相続放棄後の管理責任についてのQ&A
相続放棄をした後も相続財産の管理責任を負うのですか?
相続放棄をすれば、その後一切、関わらなくてもよいというわけではありません。
令和5年4月1日に民法が改正され、相続放棄をした場合、相続放棄の時に相続財産に属する財産を現に占有しているときは、その財産を相続人または相続財産の清算人に引き渡すまでの間、自己の財産におけるのと同一の注意をもって財産を保存する義務を負うことになりました。
相続財産を現に占有しているときとは、どのような場合ですか?
典型的なものとして、被相続人の現金を手許に保管している場合や、被相続人が所有していた建物に居住している場合が考えられます。
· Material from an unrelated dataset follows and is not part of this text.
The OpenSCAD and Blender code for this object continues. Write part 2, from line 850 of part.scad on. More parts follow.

占有とは、事実上の支配をしていること意味しますので、最終的には事案ごとの判断になると考えられます。
どのような状態だと占有しているといえるのか、自分には管理義務があるのかよく分からないという方は、一度専門家にご相談いただくことをおすすめします。
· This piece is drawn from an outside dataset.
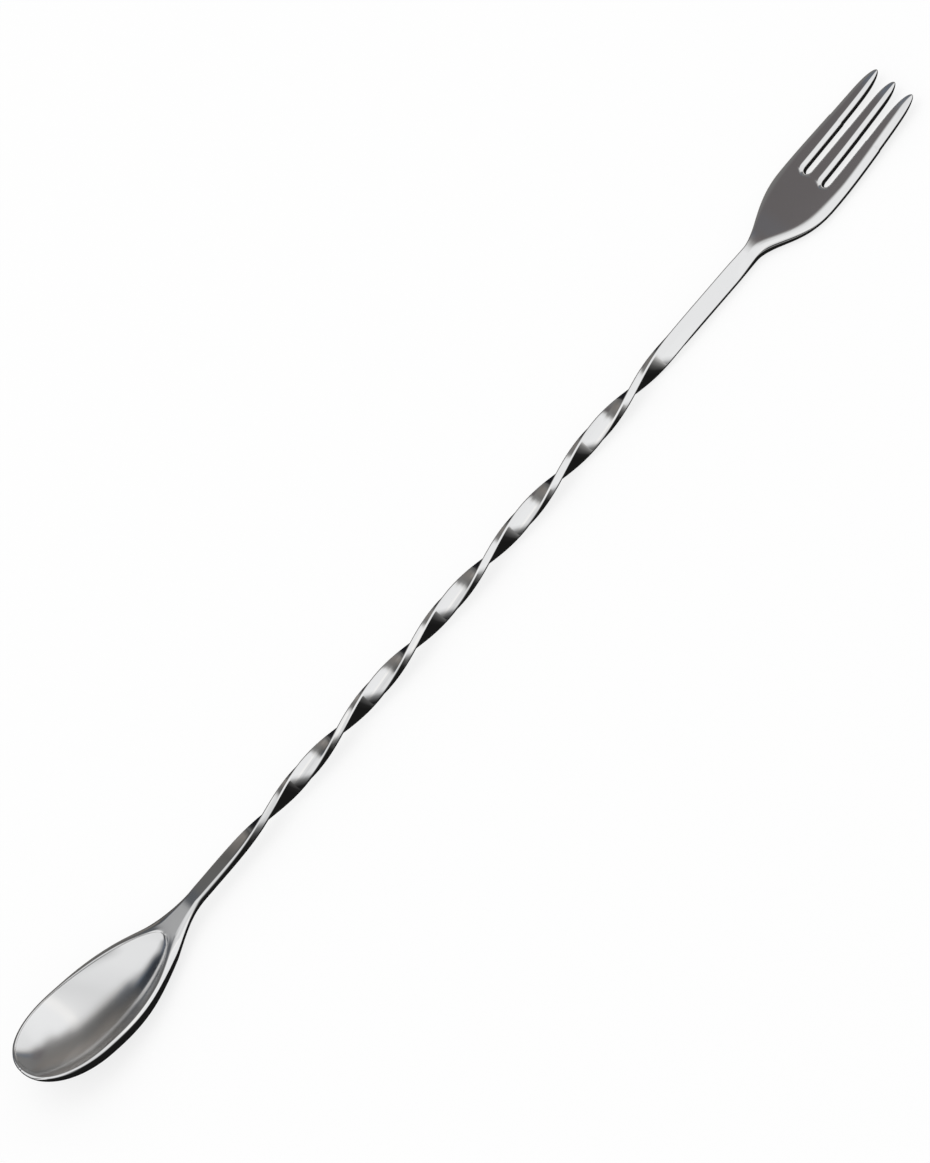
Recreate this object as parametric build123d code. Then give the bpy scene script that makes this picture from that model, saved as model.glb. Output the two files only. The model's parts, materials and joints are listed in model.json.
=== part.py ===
"""Bar spoon with a fork end: a stainless bowl, a twisted flat stem and a three-tine fork head.

The three pieces are butt-welded end to end and ground flush.  Everything is modelled along +X
from the bowl's tip, with the stem's axis on X and the bowl opening up, and is then laid on the
surface z = 0, where it rests on the belly of the bowl and the back of the fork.
"""
import os
from math import atan2, ceil, cos, degrees, pi, sin

from build123d import *

# ---- lengths along the spoon, in mm ----
OVERALL_LENGTH = 305.0
BOWL_LENGTH = 58.0           # tip to weld, neck included
FORK_LENGTH = 59.0           # weld to tine tips, neck included
LEAD_IN = 2.0                # plain bar between the bowl's weld and the start of the twist
PLAIN_STRETCH = 9.5          # plain bar between the end of the twist and the fork's weld
TIP_FLAT = 0.02              # the outermost section of the bowl's tip, all but a point

# ---- stations, measured from the bowl's tip ----
BOWL_WIDEST_AT = 0.303 * BOWL_LENGTH
BOWL_DEEPEST_AT = 0.345 * BOWL_LENGTH
RIM_ARC_START_AT = 0.741 * BOWL_LENGTH
CAVITY_END_AT = 0.783 * BOWL_LENGTH
BOWL_WELD_AT = BOWL_LENGTH
TWIST_START_AT = BOWL_WELD_AT + LEAD_IN
FORK_WELD_AT = OVERALL_LENGTH - FORK_LENGTH
TWIST_END_AT = FORK_WELD_AT - PLAIN_STRETCH
FORK_NECK_AT = FORK_WELD_AT + 0.12 * FORK_LENGTH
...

自己の財産におけるのと同一の注意をもって財産を保存するとはどういうことですか?
財産を減失させ、または損傷する行為をしないこととされています。
言い換えると、財産の現状を維持するために必要なレベルでの管理行為まではしなくてもよいということになります。
どうすれば相続財産の管理責任を免れることができますか?
現に占有している相続財産を、相続人または相続財産の清算人に引き渡すことで、管理責任はなくなります。
相続財産清算人は、裁判所に相続財産清算人選任の申立てを行います。
相続人や相続財産清算人が財産の引渡しの受領を拒んだ場合や、受領することができない場合には、財産の引渡し債務について弁済供託をすることで管理義務を免れます。
土地など、供託に適しない場合には、裁判所の許可を得て競売し、その代金を供託することができるとされています。